Alfa Romeo Sauber (2018-2023)
After a failed bid to move to Honda powertrains in 2017, the team announced a five-year deal to continue using Ferrari engines. The team signed a multi-year technical and commercial partnership with Alfa Romeo in 2018. The team signed Charles Leclerc, the reigning Formula 2 champion, in 2018. The team scored 48 points, earning a respectable eighth place in the standings.
In 2019, the team was rebranded to 'Alfa Romeo Racing'. Räikkönen returned to the team he first drove in F1, with Leclerc going to Ferrari. Alfa Romeo scored 57 points maintaining their eighth place in the standings from the previous year. Points were much harder to come by for the next two years due to an uncompetitive Ferrari powertrain hurting the team's straight-line speed.
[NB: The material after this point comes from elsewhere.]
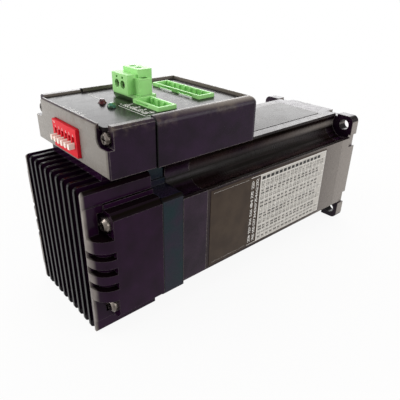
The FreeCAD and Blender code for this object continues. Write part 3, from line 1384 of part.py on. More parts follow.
def power_header():
    """Header under the power plug: a cavity for the tongue between two threaded ears."""
    body = new_body("power_header")
    outline = new_sketch(body, "outline", "XY_Plane", BOARD_TOP)
    header_window(outline, POWER_X, "$power_side", "$header_width", "$power_length", "0")
    pad(body, "block", outline, HEADER_TOP + " - " + BOARD_TOP)
    cavity = new_sketch(body, "cavity", "XY_Plane", HEADER_TOP)
    header_window(cavity, POWER_X, "$power_side", "$header_width - 2 * $header_wall",
                  "$tongue_length", "$plug_clearance")
    pocket(body, "cavity_cut", cavity, HEADER_TOP + " - " + BOARD_TOP + " - $header_floor")
    threads = new_sketch(body, "threads", "XY_Plane", HEADER_TOP)
    for sign in (1, -1):
        circle(threads, POWER_X, "$power_side + " + ear_middle(sign), "$ear_screw_radius + 0.05")
    pocket(body, "thread_cut", threads, "4.2")
    return body


def ear_middle(sign):
    return signed("($power_length / 2 - $ear_hole_inset)", sign)


def pole_side(sign):
    return "($power_side + %s)" % signed("$power_pitch / 2", sign)


def power_pins():
    """Two pins in the power header."""
    body = new_body("power_pins")
    sketch = new_sketch(body, "pins", "XY_Plane", BOARD_TOP + " + $header_floor")
    for sign in (1, -1):
        side = pole_side(sign)
        rectangle(sketch, POWER_X + " - $pin_radius", POWER_X + " + $pin_radius",
                  side + " - $pin_radius", side + " + $pin_radius")
    pad(body, "pin_blocks", sketch, PIN_TOP + " + 1 - " + BOARD_TOP + " - $header_floor")
    return body


PLUG_BASE = "(" + HEADER_TOP + " + 0.1)"
PLUG_BLOCK_TOP = "(" + BOX_TOP + " + $plug_block_height)"
PLUG_ENTRY_TOP = "(" + BOX_TOP + " + $plug_entry_height)"
PLUG_EAR_TOP = "(" + BOX_TOP + " + $plug_ear_height)"
CLAMP_REAR = "(" + POWER_X + " - $plug_front + 3.2)"
CLAMP_FRONT = "(" + POWER_X + " + $plug_back - 1)"


def power_plug():
    """Two-pole screw plug: clamp block, raised wire entry, two screw ears and the tongue below."""
    body = new_body("power_plug")
    block = new_sketch(body, "block", "XY_Plane", PLUG_BASE)
    rectangle(block, POWER_X + " - $plug_front", POWER_X + " + $plug_back",
              "$power_side - $plug_block_length / 2", "$power_side + $plug_block_length / 2")
    pad(body, "clamp_block", block, PLUG_BLOCK_TOP + " - " + PLUG_BASE)
    ears = new_sketch(body, "ears", "XY_Plane", PLUG_BASE)
    rectangle(ears, POWER_X + " - $ear_rear", POWER_X + " + $ear_front",
              "$power_side - $power_length / 2", "$power_side + $power_length / 2")
    pad(body, "ear_block", ears, PLUG_EAR_TOP + " - " + PLUG_BASE)
    back = new_sketch(body, "entry", "XY_Plane", PLUG_BASE)
    rectangle(back, POWER_X + " + $plug_back - $entry_depth", POWER_X + " + $plug_back",
              "$power_side - $power_length / 2 + $entry_inset",
              "$power_side - $power_length / 2 + $entry_inset + $entry_length")
    pad(body, "entry_block", back, PLUG_ENTRY_TOP + " - " + PLUG_BASE)
    tongue = new_sketch(body, "tongue", "XY_Plane", PLUG_BASE)
    header_window(tongue, POWER_X, "$power_side", "$header_width - 2 * $header_wall", "$tongue_length", "0")
    pad(body, "tongue_block", tongue, PLUG_BASE + " - " + BOARD_TOP + " - $header_floor - 0.4", backwards=True)
    sockets = new_sketch(body, "sockets", "XY_Plane", BOARD_TOP)
    for sign in (1, -1):
        side = pole_side(sign)
        rectangle(sockets, POWER_X + " - $pin_radius - 0.25", POWER_X + " + $pin_radius + 0.25",
                  side + " - $pin_radius - 0.25", side + " + $pin_radius + 0.25")
    pocket(body, "socket_cut", sockets, PIN_TOP + " + 1.3 - " + BOARD_TOP, along_normal=True)
    access = new_sketch(body, "screw_access", "YZ_Plane", POWER_X + " - $plug_front")
    for sign in (1, -1):
        circle(access, pole_side(sign), CLAMP_LEVEL, "$clamp_head_radius + 0.15")
        rectangle(access, pole_side(sign) + " - 0.6", pole_side(sign) + " + 0.6",
                  PLUG_BLOCK_TOP + " - 1.7", PLUG_BLOCK_TOP + " - 0.9")
    pocket(body, "screw_access_cut", access, "3.4", along_normal=True)
    for sign in (1, -1):
        side = pole_side(sign)
        name = "left" if sign > 0 else "right"
        room = new_sketch(body, name + "_clamp_room", "YZ_Plane", CLAMP_REAR)
        rectangle(room, side + " - $clamp_room", side + " + $clamp_room",
                  CLAMP_LEVEL + " - $clamp_half_height", CLAMP_LEVEL + " + $clamp_half_height")
        pocket(body, name + "_clamp_room_cut", room, CLAMP_FRONT + " - " + CLAMP_REAR, along_normal=True)
        entry = new_sketch(body, name + "_wire_entry", "XY_Plane", PLUG_ENTRY_TOP)
        circle(entry, POWER_X + " + $plug_back - $entry_depth / 2", side, "$entry_radius")
        pocket(body, name + "_wire_entry_cut", entry, PLUG_ENTRY_TOP + " - " + CLAMP_LEVEL + " - $clamp_half_height + 0.2")
    ear_holes = new_sketch(body, "ear_holes", "XY_Plane", PLUG_EAR_TOP)
    for sign in (1, -1):
        circle(ear_holes, POWER_X, "$power_side + " + ear_middle(sign), "$ear_head_radius + 0.15")
    pocket(body, "ear_hole_cut", ear_holes, PLUG_EAR_TOP + " - " + PLUG_BASE + " - $ear_floor")
    ear_shanks = new_sketch(body, "ear_shanks", "XY_Plane", PLUG_EAR_TOP)
    for sign in (1, -1):
        circle(ear_shanks, POWER_X, "$power_side + " + ear_middle(sign), "$ear_screw_radius + $screw_clearance")
    pocket(body, "ear_shank_cut", ear_shanks, PLUG_EAR_TOP + " - " + PLUG_BASE)
    return body


def ear_screws():
    """Two captive screws that hold the plug to its header."""
    body = new_body("plug_ear_screws")
    seat = PLUG_BASE + " + $ear_floor + $screw_clearance"
    head = new_sketch(body, "heads", "XY_Plane", seat)
    shank = new_sketch(body, "shanks", "XY_Plane", seat)
    for sign in (1, -1):
        side = "$power_side + " + ear_middle(sign)
        circle(head, POWER_X, side, "$ear_head_radius")
        circle(shank, POWER_X, side, "$ear_screw_radius")
    pad(body, "head_discs", head, "$ear_head_height")
    pad(body, "shank_rods", shank, "$ear_screw_length", backwards=True)
    slot = new_sketch(body, "slots", "XY_Plane", seat + " + $ear_head_height")
    for sign in (1, -1):
        side = "$power_side + " + ear_middle(sign)
        rectangle(slot, POWER_X + " - $ear_head_radius - 0.1", POWER_X + " + $ear_head_radius + 0.1",
                  side + " - 0.25", side + " + 0.25")
    pocket(body, "slot_cut", slot, "0.6")
    return body


def clamp_screw(name, sign):
    """Slotted clamp screw, turned from the rear face of the plug."""
    body = new_body(name)
    side = pole_side(sign)
    head_rear = "(" + POWER_X + " - $plug_front + $clamp_head_sink)"
    head = new_sketch(body, "head", "YZ_Plane", head_rear)
    circle(head, side, CLAMP_LEVEL, "$clamp_head_radius")
    pad(body, "head_disc", head, "$clamp_head_height")
    shank = new_sketch(body, "shank", "YZ_Plane", head_rear)
    circle(shank, side, CLAMP_LEVEL, "$clamp_screw_radius")
    pad(body, "shank_rod", shank, "$clamp_screw_length")
    slot = new_sketch(body, "slot", "YZ_Plane", head_rear)
    rectangle(slot, side + " - 1.5", side + " + 1.5", CLAMP_LEVEL + " - 0.25", CLAMP_LEVEL + " + 0.25")
    pocket(body, "slot_cut", slot, "0.7", along_normal=True)
    return body


def clamp_cage(name, sign):
    """Sheet-metal cage that the clamp screw draws against the contact."""
    body = new_body(name)
    side = pole_side(sign)
    rear = "(" + CLAMP_REAR + " + 0.15)"
    front = "(" + CLAMP_FRONT + " - $cage_travel - 0.15)"
    half = "($clamp_room - 0.2)"
    block = new_sketch(body, "block", "XY_Plane", CLAMP_LEVEL + " - 2")
    rectangle(block, rear, front, side + " - " + half, side + " + " + half)
    pad(body, "cage_block", block, "4")
    tunnel = new_sketch(body, "tunnel", "XY_Plane", CLAMP_LEVEL + " - 2")
    rectangle(tunnel, rear + " + 1.1", front + " - 0.5", side + " - 1", side + " + 1")
    pocket(body, "tunnel_cut", tunnel, "4", along_normal=True)
    thread = new_sketch(body, "thread", "YZ_Plane", rear)
    circle(thread, side, CLAMP_LEVEL, "$clamp_screw_radius + 0.08")
    pocket(body, "thread_cut", thread, "1.2", along_normal=True)
    return body


# Labels ---------------------------------------------------------------------------------------------

def side_label():
    """Thin film on the right side of the stack."""
    body = new_body("side_label")
    sketch = new_sketch(body, "outline", "XZ_Plane", HALF)
    rear = "(" + STACK_REAR + " + $side_label_margin)"
    front = "(" + STACK_FRONT + " - $side_label_front)"
    rectangle(sketch, rear, front, "-$side_label_height / 2", "$side_label_height / 2")
    pad(body, "film", sketch, "$label_thickness")
    return body


def top_label():
    """Thin film on the top of the stack, in front of the driver box."""
    body = new_body("top_label")
    sketch = new_sketch(body, "outline", "XY_Plane", HALF)
    rectangle(sketch, BOX_FRONT + " + 1", STACK_FRONT + " - $top_label_margin",
              "-$top_label_width / 2", "$top_label_width / 2")
    pad(body, "film", sketch, "$label_thickness")
    return body


def build_all():
    front_end_bell()
    stator_stack()
    insulator("front_insulator", STACK_FRONT + " + $insulator_thickness")
    insulator("rear_insulator", STACK_REAR)
    phase_coils("phase_a_coils", POLE_ANGLE)
    phase_coils("phase_b_coils", POLE_ANGLE + " * 3")
    rear_end_bell()
    tie_screws()
    shaft()
    rotor_cup("front_rotor_cup", ROTOR_FRONT, "0 deg")
    rotor_cup("rear_rotor_cup", ROTOR_FRONT + " - " + CUP_LENGTH + " - $magnet_length", "180 deg / $rotor_teeth")
    turned_ring("rotor_magnet", ROTOR_FRONT + " - " + CUP_LENGTH,
                ROTOR_FRONT + " - " + CUP_LENGTH + " - $magnet_length", "$shaft_body_radius", "$magnet_radius")
    bearing("front_bearing", "(-$bearing_inset)")
    bearing("rear_bearing", REAR_BEARING)
    turned_ring("preload_washer", REAR_BEARING + " - $bearing_width",
                REAR_BEARING + " - $bearing_width - $washer_thickness",
                "$bearing_radius - $race_wall", "$bearing_radius - 0.2")
    encoder_housing()
    encoder_board()
    encoder_disc()
    power_board()
    power_transistors()
    thermal_pad()
    heat_sink()
    heat_sink_screws()
    driver_box_body()
    driver_box_cover()
    box_screws()
    top_panel()
    control_board()
    switch_board()
    switch_body()
    for number in range(1, int(value_of("$switch_count")) + 1):
        switch_lever(number)
    status_light("red_light", 1)
    status_light("green_light", -1)
    signal_header("short_header", SHORT_X, "-$short_side", "$short_pole_count", SHORT_LENGTH, [("-0.1", "0.36")])
    signal_header("long_header", LONG_X, "$long_side", "$long_pole_count", LONG_LENGTH,
                  [("-0.36", "-0.06"), ("0.06", "0.36")])
    header_pins("short_header_pins", SHORT_X, "-$short_side", "$short_pole_count")
    header_pins("long_header_pins", LONG_X, "$long_side", "$long_pole_count")
    power_header()
    power_pins()
    power_plug()
    ear_screws()
    clamp_screw("left_clamp_screw", 1)
    clamp_screw("right_clamp_screw", -1)
    clamp_cage("left_clamp_cage", 1)
    clamp_cage("right_clamp_cage", -1)
    side_label()
    top_label()


def check_and_export():
    """Stops at any failed object or bad shape, then writes one STEP file for each sub-part."""
    doc.recompute()
    for item in doc.Objects:
        if "Invalid" in item.State or "Error" in item.State:
            raise ValueError("failed: " + item.Name)
    bodies = [item for item in doc.Objects if item.TypeId == "PartDesign::Body"]
    for body in bodies:
        if body.Shape.isNull() or not body.Shape.isValid():
            raise ValueError("bad shape: " + body.Label)
    os.makedirs("parts", exist_ok=True)
    for body in bodies:
        body.Shape.exportStep("parts/" + body.Label + ".step")
        box = body.Shape.BoundBox
        print("%-24s solids %2d  volume %9.1f  x %.1f..%.1f  y %.1f..%.1f  z %.1f..%.1f" % (
            body.Label, len(body.Shape.Solids), body.Shape.Volume,
            box.XMin, box.XMax, box.YMin, box.YMax, box.ZMin, box.ZMax))
    print("sub-parts:", len(bodies))


fill_sheet()
build_all()
check_and_export()
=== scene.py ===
# %% [markdown]
# # An integrated stepper motor with its driver box
#
# The object is a 57 mm frame stepper motor. A driver box stands on its rear
# half, an encoder housing closes the motor behind, and a finned heat sink is
# the rear cap. Nearly all of it is painted black, so the whole look rests on
# how black takes the light of a white room, and on a few small bright things:
# green terminals, a red switch, a printed label.
#
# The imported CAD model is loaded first. Its nodes are true in shape, so they
# stay and get materials. Two of them, the heat sink and the red light, are
# replaced by better meshes, and the prints that CAD leaves out are new pieces.

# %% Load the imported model
import json
import math

import bmesh
import bpy
import numpy as np
from mathutils import Matrix, Vector


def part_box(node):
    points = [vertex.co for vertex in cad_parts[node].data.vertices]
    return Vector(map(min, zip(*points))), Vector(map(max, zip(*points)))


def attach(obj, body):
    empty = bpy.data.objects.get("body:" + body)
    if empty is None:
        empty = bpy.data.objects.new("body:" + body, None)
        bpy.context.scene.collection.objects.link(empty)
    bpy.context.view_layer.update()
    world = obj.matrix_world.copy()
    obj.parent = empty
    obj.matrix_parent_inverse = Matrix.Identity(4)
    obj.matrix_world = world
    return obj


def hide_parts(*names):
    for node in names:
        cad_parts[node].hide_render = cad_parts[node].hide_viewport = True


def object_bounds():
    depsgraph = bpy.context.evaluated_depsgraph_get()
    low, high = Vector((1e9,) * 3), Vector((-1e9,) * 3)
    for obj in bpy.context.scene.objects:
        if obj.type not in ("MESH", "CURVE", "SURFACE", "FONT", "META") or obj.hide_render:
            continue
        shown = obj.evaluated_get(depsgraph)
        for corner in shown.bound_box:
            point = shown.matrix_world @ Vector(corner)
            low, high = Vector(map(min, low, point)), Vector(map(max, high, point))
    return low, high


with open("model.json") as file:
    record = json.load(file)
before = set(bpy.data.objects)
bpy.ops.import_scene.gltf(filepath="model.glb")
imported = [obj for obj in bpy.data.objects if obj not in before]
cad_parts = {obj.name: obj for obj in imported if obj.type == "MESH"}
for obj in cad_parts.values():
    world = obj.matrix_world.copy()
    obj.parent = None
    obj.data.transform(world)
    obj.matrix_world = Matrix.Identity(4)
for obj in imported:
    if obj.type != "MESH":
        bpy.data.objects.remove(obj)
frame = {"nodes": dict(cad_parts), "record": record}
nodes = frame["nodes"]
cad_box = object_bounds()
scene = bpy.context.scene
MM = 0.001
print("CAD box in mm:", [[round(v / MM, 1) for v in corner] for corner in cad_box])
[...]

The team switched focus early in 2021 to the upcoming regulation changes for 2022. In 2022, the team went for an all-new lineup in Valtteri Bottas and Zhou Guanyu, following Räikkönen's retirement from the sport and ending the contract with Antonio Giovinazzi. The team has continued with the 'C' nomenclature for its cars, with the 2022 challenger called 'C42'.
The partnership with Alfa Romeo is set to end after the 2023 season, with the team set to run under the Sauber name until 2025.
Audi (2026 onwards)
Audi announced their takeover of the Sauber outfit from 2026 and is set to compete as a works team in Formula One. The arrival of Audi is set to coincide with the new engine regulations coming into play, which sees the MGU-H being ditched in favour of simpler, more efficient engines. The arrival of Audi is set to be a big move for the Swiss outfit, with the possibility of the team competing with the top teams of the sport in a few years from the German giant's arrival.